Based in LA, Ron is now working on the The Ron Finley Project, which has ignited a horticultural revolution worldwide. Finley now speaks at global conferences and in classrooms regularly, spreading his gardening gospel wherever he’s invited. He wants the world to know that if you change your food, you change your life.
Ron was recently featured in the “Can You Dig This?” a documentary produced by musician John Legend. The film explores the urban gardening revolution currently taking place in South Central Los Angeles, what Finley calls one of the largest food “prisons” in the country. The film follows Finley and the inspirational personal journeys of four other ‘gangster gardeners,’ all planting the seeds for a better life. The director, Delila Vallot, recently won the LA Muse Award at the Los Angeles Film Festival, where the film had its World Premiere two weeks ago.

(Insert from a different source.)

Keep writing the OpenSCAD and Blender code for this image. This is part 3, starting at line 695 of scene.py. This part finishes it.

NYC Foodscape was contacted by Delirio Films, the filmmakers of “Can You Dig This?” asking for photos from the garden to use in the credit sequence of the documentary, in exchange for credit and special thanks. We’ll keep you posted about the films full release so you can keep an eye out for photos of Campos’ youth in the rolling credits!
More of the Randall’s Island Urban Farm
The one-acre Urban Farm on Randall’s Island cultivates a wide variety of organically grown fruits and vegetables. With over 80 raised beds, two greenhouse, a milk-crate container garden, and a trellis tunnel for gourds and climbing vines, the Urban Farm presents a wide array of crops, varieties, and growing methods. Most of the produce grown on the Farm is used in its education programs as students harvest, cook and share farm – fresh meals together at the end of every class. The excess is donated to local food pantries and non profits.

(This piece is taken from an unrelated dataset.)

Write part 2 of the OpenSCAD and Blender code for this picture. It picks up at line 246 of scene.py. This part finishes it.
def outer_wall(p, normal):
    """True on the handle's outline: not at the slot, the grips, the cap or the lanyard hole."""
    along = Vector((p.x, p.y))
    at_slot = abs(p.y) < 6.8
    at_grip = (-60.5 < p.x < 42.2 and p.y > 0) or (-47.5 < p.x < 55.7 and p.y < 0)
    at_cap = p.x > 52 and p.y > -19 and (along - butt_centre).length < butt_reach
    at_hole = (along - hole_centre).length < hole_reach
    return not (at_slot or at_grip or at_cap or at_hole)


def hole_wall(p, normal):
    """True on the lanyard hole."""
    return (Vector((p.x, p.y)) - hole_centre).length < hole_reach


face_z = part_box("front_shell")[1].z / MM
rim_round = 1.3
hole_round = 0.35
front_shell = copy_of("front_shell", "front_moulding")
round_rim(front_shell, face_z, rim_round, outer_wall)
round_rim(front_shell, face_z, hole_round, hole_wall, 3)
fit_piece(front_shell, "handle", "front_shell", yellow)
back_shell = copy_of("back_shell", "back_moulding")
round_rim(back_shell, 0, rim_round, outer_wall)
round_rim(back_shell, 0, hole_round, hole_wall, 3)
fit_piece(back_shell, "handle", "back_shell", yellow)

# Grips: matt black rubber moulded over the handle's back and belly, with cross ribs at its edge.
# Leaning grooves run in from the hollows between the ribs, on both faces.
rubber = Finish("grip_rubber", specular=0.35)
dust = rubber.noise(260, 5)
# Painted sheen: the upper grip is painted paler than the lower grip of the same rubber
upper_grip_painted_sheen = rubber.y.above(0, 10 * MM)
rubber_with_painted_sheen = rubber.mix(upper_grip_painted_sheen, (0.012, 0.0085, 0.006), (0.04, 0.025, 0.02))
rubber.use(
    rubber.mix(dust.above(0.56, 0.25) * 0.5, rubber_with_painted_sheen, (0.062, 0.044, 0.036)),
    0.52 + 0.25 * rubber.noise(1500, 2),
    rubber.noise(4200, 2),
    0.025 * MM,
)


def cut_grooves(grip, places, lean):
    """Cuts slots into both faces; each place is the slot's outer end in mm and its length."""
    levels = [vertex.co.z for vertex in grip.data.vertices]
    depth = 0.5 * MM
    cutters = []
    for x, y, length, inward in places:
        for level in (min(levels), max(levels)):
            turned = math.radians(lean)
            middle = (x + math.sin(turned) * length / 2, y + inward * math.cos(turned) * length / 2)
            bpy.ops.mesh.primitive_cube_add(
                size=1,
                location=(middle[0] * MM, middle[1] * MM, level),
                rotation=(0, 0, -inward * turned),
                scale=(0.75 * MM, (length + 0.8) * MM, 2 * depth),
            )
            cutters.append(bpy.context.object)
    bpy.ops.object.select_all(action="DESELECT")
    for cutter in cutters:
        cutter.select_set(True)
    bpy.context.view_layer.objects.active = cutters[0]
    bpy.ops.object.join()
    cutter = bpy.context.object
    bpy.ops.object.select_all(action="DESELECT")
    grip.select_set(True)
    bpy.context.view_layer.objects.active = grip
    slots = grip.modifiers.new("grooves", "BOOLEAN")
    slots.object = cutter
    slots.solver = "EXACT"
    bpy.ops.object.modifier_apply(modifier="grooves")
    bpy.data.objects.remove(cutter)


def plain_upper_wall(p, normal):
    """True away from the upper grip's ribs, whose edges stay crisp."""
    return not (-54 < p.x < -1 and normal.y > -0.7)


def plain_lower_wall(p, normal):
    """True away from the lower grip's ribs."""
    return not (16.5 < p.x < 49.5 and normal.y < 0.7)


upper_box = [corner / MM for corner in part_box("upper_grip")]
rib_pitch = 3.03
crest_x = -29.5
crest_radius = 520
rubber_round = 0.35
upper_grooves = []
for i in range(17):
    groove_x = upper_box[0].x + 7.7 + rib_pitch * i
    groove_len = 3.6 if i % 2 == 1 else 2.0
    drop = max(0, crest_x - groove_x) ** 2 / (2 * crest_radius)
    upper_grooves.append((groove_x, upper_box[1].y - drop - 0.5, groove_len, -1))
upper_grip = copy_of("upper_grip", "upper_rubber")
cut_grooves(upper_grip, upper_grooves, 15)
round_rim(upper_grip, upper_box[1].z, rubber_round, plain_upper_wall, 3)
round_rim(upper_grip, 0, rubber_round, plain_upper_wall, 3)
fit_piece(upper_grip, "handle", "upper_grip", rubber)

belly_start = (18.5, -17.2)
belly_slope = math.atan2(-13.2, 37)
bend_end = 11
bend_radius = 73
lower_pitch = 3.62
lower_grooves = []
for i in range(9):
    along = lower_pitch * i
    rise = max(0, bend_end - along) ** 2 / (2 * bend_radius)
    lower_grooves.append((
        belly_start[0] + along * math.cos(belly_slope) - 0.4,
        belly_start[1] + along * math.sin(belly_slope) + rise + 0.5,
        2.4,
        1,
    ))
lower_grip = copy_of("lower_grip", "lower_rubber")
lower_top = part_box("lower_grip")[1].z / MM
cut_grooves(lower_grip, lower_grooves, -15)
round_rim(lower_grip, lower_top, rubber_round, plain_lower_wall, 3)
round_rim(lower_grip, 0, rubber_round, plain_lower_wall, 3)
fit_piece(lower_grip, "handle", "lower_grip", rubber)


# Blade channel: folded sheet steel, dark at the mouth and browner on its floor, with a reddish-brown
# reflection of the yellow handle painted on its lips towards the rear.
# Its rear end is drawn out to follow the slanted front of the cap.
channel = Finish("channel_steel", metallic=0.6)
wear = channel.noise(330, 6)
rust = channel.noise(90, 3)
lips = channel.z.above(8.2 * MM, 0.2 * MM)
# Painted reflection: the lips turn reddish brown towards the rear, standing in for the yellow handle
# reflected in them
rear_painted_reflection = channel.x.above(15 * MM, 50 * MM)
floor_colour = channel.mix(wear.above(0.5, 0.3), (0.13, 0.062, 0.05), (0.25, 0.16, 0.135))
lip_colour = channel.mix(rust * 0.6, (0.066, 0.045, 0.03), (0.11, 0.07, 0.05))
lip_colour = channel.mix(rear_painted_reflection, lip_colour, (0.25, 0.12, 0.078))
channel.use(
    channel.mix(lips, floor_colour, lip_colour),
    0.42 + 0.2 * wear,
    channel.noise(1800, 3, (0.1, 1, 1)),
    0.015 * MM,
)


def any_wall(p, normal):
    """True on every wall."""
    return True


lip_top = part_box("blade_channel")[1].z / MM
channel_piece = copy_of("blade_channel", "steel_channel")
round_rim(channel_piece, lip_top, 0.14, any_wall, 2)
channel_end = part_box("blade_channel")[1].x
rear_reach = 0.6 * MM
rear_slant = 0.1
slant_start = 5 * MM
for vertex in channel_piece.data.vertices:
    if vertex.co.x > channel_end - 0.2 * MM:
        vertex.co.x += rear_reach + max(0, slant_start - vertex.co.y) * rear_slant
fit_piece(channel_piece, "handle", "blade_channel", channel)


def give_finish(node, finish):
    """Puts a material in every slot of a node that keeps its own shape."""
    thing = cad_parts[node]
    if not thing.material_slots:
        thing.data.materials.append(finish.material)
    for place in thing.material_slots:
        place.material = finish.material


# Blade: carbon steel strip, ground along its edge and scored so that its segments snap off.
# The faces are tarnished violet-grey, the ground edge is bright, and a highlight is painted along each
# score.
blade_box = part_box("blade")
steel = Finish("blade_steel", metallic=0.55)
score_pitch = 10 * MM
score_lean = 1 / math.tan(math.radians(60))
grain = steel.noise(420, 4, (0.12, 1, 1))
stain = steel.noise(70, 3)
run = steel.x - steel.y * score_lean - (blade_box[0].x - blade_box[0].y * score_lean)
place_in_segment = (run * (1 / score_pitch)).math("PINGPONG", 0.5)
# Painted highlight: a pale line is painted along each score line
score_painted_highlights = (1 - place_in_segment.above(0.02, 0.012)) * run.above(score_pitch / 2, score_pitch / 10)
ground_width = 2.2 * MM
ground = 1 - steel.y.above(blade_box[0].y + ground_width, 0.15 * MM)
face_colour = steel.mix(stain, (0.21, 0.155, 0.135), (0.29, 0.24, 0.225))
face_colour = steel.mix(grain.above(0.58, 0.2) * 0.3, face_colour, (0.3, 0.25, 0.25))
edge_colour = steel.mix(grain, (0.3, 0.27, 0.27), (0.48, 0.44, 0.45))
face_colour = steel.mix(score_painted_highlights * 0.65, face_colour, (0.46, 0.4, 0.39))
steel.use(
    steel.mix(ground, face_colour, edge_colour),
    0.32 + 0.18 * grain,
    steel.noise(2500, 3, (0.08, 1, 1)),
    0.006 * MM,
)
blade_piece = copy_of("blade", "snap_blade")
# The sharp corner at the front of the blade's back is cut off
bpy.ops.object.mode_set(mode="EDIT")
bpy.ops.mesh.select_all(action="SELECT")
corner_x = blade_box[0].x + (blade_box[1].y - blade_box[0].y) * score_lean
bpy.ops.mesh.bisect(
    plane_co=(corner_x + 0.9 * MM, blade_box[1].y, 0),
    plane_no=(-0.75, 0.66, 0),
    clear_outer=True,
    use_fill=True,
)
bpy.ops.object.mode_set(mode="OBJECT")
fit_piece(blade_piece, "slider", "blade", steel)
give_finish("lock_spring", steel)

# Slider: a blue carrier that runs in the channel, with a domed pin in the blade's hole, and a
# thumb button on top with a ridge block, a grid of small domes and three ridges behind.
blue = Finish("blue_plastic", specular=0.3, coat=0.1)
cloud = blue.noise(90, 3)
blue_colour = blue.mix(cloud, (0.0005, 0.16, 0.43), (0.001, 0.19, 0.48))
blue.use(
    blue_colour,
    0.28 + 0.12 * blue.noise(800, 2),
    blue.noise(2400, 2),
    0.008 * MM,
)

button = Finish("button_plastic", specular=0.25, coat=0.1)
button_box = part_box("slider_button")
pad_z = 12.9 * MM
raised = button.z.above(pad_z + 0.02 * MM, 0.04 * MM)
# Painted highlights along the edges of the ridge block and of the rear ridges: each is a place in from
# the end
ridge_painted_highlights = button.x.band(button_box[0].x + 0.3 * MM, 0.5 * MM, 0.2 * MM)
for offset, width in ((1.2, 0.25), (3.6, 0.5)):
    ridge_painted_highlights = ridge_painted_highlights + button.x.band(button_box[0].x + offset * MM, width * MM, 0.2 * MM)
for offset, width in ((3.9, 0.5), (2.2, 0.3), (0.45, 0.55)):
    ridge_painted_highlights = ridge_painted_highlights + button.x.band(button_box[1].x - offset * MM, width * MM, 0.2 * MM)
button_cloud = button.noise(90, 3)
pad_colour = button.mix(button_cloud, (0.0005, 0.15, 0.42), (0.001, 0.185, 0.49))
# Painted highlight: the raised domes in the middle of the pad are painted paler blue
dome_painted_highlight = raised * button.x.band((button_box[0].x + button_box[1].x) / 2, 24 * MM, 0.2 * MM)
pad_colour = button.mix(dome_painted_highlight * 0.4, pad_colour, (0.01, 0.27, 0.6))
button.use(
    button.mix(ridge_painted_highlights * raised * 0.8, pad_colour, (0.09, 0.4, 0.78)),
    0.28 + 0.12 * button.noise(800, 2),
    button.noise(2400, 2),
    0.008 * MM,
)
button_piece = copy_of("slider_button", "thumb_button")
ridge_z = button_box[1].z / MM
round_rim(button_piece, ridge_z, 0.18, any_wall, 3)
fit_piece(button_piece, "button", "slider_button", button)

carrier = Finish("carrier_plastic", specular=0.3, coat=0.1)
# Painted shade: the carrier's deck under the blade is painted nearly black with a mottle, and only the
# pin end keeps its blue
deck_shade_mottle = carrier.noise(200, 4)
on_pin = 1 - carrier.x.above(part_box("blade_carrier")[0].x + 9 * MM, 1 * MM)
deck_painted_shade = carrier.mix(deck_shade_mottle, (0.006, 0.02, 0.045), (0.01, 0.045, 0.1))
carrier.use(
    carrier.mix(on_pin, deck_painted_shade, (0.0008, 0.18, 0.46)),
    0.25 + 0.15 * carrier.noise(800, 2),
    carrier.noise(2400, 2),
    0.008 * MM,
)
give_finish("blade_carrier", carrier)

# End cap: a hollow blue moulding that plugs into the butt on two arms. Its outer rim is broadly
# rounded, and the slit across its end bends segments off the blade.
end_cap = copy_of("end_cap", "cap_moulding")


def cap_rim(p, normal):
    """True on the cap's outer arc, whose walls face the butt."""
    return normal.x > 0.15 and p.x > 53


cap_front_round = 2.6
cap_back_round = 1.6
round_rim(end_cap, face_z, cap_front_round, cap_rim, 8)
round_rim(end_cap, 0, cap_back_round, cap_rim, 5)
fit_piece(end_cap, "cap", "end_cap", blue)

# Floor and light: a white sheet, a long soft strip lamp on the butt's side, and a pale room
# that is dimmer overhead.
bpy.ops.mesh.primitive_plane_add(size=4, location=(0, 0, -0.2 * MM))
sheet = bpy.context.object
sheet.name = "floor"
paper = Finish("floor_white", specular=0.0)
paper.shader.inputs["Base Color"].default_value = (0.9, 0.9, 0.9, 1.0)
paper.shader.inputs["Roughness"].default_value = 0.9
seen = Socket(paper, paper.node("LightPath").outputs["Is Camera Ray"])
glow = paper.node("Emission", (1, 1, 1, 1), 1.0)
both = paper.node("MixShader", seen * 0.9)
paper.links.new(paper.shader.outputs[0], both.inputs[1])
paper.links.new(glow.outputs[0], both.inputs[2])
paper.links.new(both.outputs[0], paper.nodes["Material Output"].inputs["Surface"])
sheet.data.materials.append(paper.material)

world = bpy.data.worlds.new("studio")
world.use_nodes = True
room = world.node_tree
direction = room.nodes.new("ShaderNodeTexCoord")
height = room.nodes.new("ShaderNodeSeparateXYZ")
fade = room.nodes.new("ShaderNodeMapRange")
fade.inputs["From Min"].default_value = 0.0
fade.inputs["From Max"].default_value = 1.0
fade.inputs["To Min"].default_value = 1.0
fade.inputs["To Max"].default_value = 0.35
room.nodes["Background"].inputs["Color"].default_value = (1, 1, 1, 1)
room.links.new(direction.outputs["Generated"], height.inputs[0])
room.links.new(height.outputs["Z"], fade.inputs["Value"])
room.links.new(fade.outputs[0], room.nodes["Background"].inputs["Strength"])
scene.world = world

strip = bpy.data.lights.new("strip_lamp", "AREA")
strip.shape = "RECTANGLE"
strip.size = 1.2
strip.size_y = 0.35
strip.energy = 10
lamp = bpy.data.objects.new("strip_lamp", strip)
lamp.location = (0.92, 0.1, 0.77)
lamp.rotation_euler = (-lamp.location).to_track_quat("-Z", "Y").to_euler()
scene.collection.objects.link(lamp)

After seeing the herb spiral at the Randall’s Island Urban Farm, NYC Foodscape was reminded of our first herb spiral at The Talking Farm in 2008. This inspired us build the herb spiral at the Children’s Garden at Campos where the Three Sisters Garden was last year (for more information about the spiral, see Boys Club of New York’s Herb Spiral Project Incorporates Math, Permaculture Design, Soil Science, and Microclimates. The spiral at Randall’s Island is a beauty!
Other Farm Features
From the Farm’s website: “The Farm’s hands-on outdoor kitchen and garden programs foster a deeper appreciation and understanding of our natural world, along with of how food is produced. The programs demonstrate how choices about food affect health, the environment and communities, as well as supporting academic standards in the life sciences.
Students participate in maintaining the farm by planting, watering, weeding, harvesting and composting, using sustainable gardening practices such as rainwater capture and crop rotation. Students also learn about soil fertility, photosynthesis, pollination and botany, as well as nutrition and the history of farming in New York City.”